(Data items)
---------------
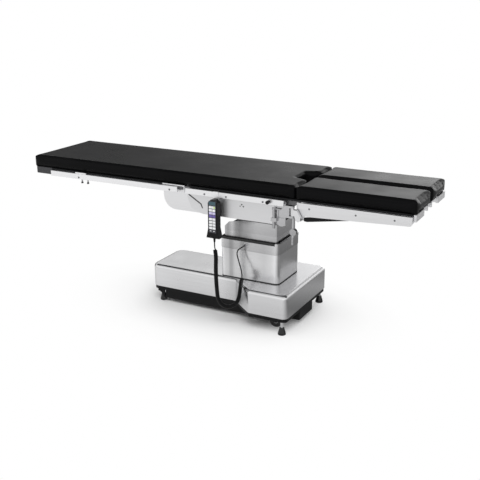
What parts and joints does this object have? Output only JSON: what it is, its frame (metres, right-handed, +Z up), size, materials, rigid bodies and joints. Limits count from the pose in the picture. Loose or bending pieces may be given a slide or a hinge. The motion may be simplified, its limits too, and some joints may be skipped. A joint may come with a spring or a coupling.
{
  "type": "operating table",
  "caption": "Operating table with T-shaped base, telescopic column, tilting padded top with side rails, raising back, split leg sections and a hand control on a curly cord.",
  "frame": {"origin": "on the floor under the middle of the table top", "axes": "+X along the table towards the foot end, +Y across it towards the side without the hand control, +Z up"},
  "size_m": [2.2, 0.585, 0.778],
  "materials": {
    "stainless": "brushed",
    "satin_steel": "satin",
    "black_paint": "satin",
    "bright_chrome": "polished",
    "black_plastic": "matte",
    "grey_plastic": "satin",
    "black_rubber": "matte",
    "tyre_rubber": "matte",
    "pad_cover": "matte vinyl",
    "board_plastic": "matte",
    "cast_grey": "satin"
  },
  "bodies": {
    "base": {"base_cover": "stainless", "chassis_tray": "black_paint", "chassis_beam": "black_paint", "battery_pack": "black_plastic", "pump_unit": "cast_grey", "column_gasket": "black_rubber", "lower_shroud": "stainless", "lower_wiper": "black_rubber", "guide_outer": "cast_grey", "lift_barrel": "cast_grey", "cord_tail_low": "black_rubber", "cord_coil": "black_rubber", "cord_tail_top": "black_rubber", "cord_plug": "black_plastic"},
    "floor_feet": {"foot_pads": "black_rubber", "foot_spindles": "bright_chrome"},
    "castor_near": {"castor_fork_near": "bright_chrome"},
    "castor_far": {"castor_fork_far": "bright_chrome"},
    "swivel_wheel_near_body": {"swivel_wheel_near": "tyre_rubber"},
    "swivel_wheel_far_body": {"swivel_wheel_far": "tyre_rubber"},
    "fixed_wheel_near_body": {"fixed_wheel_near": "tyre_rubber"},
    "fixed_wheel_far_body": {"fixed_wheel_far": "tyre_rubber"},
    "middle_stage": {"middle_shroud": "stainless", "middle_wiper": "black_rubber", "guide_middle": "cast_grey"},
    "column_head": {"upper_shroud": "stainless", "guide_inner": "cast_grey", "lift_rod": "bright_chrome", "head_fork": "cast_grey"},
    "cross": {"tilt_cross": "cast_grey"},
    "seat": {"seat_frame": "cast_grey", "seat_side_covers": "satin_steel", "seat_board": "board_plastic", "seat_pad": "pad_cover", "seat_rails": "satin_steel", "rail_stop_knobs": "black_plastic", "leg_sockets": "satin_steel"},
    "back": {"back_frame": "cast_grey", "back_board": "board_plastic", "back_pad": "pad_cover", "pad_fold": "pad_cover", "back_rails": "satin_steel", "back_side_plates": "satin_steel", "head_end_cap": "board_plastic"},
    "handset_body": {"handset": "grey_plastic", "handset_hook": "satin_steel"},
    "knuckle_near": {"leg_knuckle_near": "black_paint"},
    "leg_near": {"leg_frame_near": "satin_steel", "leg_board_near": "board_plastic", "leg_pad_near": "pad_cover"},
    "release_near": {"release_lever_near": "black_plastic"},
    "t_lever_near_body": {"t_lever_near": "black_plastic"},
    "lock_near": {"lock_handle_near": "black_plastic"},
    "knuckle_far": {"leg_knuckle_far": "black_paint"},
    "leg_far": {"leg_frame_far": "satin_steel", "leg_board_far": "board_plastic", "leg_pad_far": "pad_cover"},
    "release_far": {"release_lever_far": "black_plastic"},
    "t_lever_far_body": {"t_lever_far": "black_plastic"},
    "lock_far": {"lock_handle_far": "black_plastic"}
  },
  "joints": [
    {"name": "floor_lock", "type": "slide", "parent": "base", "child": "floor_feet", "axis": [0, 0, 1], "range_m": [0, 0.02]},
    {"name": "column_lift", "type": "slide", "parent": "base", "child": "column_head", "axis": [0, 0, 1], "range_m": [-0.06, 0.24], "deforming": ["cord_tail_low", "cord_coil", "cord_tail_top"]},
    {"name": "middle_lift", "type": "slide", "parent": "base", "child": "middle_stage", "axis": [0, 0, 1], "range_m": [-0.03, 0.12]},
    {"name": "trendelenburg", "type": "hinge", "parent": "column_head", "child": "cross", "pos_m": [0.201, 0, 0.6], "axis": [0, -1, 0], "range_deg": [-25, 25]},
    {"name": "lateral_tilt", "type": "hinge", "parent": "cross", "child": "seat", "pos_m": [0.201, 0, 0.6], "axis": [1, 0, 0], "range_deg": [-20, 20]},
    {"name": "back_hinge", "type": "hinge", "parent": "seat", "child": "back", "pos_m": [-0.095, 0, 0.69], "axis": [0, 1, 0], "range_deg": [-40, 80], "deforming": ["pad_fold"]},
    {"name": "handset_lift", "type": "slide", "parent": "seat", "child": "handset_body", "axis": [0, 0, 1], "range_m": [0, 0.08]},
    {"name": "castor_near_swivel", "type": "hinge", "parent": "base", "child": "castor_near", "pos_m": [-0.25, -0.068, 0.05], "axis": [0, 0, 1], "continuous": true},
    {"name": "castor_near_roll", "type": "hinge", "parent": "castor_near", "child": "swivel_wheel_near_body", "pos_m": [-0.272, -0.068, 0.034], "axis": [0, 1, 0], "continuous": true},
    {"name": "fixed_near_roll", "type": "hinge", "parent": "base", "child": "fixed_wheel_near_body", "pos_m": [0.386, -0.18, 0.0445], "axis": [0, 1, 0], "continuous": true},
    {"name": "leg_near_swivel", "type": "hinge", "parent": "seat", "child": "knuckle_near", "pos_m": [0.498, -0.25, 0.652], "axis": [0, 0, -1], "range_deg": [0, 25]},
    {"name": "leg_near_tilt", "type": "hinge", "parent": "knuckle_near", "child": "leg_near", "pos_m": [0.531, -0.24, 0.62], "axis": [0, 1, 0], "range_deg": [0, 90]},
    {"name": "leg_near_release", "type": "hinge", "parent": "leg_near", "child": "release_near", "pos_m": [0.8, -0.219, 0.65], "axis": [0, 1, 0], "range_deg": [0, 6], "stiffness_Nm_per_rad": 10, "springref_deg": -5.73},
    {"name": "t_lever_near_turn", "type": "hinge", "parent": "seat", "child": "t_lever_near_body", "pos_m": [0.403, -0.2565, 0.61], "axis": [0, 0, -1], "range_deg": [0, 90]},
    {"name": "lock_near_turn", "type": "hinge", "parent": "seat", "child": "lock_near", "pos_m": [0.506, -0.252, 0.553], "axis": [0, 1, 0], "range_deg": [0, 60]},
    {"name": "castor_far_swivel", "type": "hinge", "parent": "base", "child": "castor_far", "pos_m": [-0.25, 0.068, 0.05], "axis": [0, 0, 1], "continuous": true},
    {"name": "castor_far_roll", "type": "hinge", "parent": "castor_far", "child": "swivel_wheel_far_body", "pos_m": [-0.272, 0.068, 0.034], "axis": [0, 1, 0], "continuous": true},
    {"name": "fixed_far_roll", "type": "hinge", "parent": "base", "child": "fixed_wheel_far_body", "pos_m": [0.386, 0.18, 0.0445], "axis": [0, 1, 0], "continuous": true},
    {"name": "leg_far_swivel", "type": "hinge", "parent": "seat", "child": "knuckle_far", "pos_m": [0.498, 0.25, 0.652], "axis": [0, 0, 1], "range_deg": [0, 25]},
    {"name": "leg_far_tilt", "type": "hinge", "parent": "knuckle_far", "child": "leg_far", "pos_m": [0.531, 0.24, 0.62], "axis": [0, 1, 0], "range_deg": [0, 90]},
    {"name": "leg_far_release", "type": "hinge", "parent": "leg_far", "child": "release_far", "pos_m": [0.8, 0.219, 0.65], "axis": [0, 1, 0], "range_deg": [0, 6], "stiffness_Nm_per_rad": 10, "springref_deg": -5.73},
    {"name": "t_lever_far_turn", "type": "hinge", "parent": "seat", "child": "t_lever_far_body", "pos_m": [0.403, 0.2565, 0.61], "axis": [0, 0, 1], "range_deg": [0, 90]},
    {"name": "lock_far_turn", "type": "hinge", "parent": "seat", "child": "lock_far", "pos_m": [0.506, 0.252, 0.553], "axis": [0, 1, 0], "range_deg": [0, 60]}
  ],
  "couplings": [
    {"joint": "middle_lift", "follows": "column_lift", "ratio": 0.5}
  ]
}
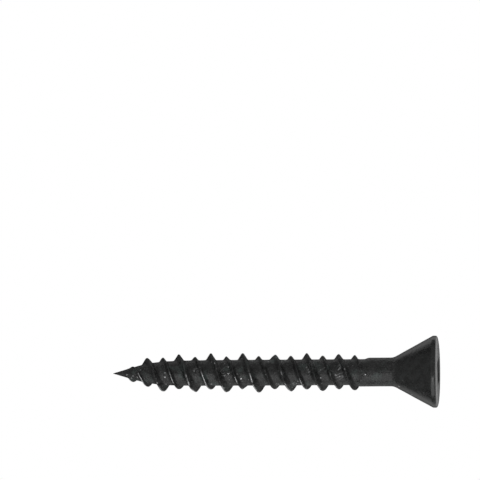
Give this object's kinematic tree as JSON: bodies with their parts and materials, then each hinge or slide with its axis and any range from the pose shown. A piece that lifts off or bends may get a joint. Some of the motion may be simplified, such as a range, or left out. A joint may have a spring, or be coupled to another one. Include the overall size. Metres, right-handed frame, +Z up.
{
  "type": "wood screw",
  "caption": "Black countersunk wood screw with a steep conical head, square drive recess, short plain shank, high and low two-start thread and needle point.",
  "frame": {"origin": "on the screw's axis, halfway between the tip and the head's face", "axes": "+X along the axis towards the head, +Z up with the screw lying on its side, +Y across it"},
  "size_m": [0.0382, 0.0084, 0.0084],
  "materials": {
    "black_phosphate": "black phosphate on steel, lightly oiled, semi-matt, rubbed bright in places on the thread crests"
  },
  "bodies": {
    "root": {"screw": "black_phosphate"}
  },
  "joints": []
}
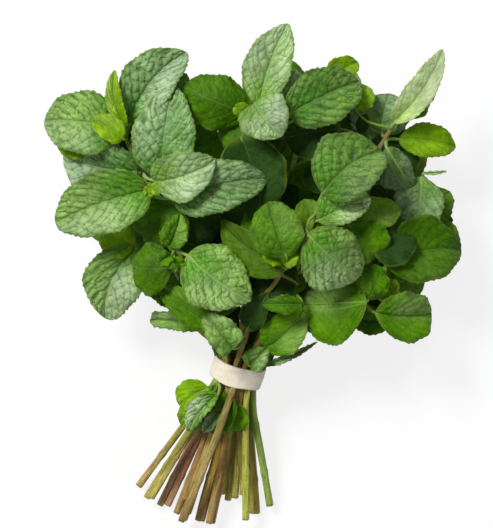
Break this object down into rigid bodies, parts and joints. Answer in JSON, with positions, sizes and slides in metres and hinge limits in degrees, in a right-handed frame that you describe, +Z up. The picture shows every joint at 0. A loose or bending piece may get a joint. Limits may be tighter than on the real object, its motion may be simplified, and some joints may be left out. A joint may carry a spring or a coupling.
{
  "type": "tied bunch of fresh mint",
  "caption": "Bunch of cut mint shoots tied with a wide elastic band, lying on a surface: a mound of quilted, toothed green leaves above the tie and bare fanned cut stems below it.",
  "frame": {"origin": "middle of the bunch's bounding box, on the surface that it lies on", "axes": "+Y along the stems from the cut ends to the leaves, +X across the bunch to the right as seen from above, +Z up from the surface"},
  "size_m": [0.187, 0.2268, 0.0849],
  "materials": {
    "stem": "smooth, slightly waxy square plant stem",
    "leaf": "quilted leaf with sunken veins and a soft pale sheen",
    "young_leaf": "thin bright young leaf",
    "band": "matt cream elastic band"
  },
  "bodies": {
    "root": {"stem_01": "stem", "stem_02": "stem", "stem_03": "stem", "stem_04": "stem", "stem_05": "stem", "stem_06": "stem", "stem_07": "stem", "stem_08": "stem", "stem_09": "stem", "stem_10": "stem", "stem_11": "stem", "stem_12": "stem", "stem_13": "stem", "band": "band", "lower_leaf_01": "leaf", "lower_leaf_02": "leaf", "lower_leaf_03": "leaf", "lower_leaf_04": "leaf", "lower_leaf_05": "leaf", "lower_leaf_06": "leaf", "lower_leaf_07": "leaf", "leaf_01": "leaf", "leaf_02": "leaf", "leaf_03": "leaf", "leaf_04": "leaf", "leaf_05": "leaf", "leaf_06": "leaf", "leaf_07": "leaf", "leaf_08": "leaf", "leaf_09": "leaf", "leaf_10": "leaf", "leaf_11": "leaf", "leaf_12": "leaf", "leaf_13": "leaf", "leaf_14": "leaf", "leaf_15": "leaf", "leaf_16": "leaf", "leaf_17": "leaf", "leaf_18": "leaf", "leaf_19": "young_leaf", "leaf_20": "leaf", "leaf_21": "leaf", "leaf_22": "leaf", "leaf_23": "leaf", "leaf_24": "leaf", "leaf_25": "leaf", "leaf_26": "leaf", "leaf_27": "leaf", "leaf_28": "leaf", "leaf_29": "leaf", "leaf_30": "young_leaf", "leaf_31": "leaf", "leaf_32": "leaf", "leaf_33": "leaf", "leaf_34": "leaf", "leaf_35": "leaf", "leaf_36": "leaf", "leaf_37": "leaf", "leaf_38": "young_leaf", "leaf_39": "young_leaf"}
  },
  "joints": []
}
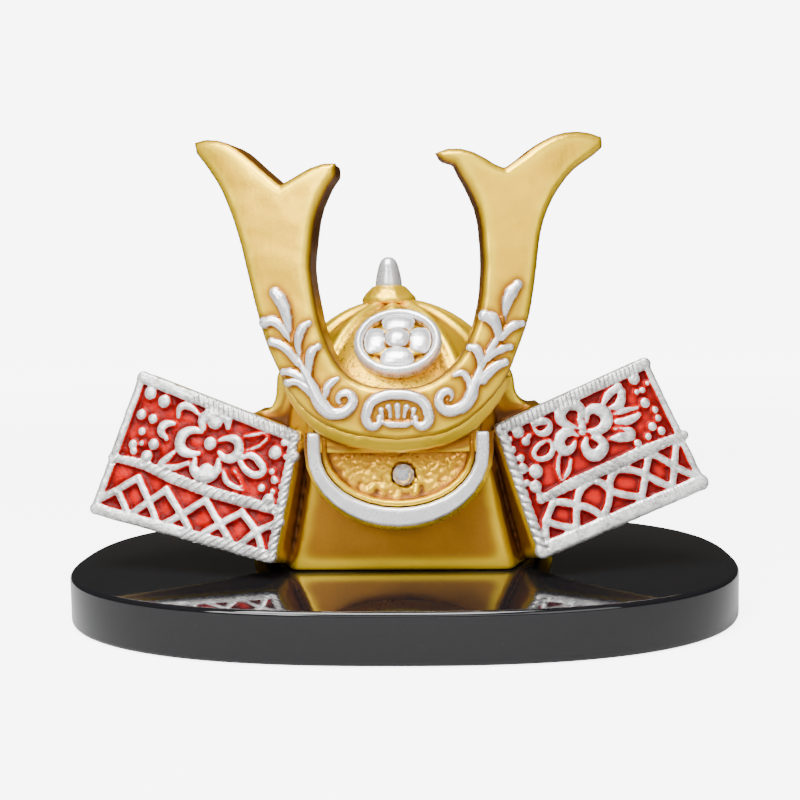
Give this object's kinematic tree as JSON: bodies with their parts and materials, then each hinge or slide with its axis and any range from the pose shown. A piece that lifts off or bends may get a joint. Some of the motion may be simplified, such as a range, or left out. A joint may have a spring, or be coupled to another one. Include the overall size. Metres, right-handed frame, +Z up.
---------------
> Task goal
Check each line in the listing above for the string "that", then report how many lines contain it, with no other text.

> Output for this task
4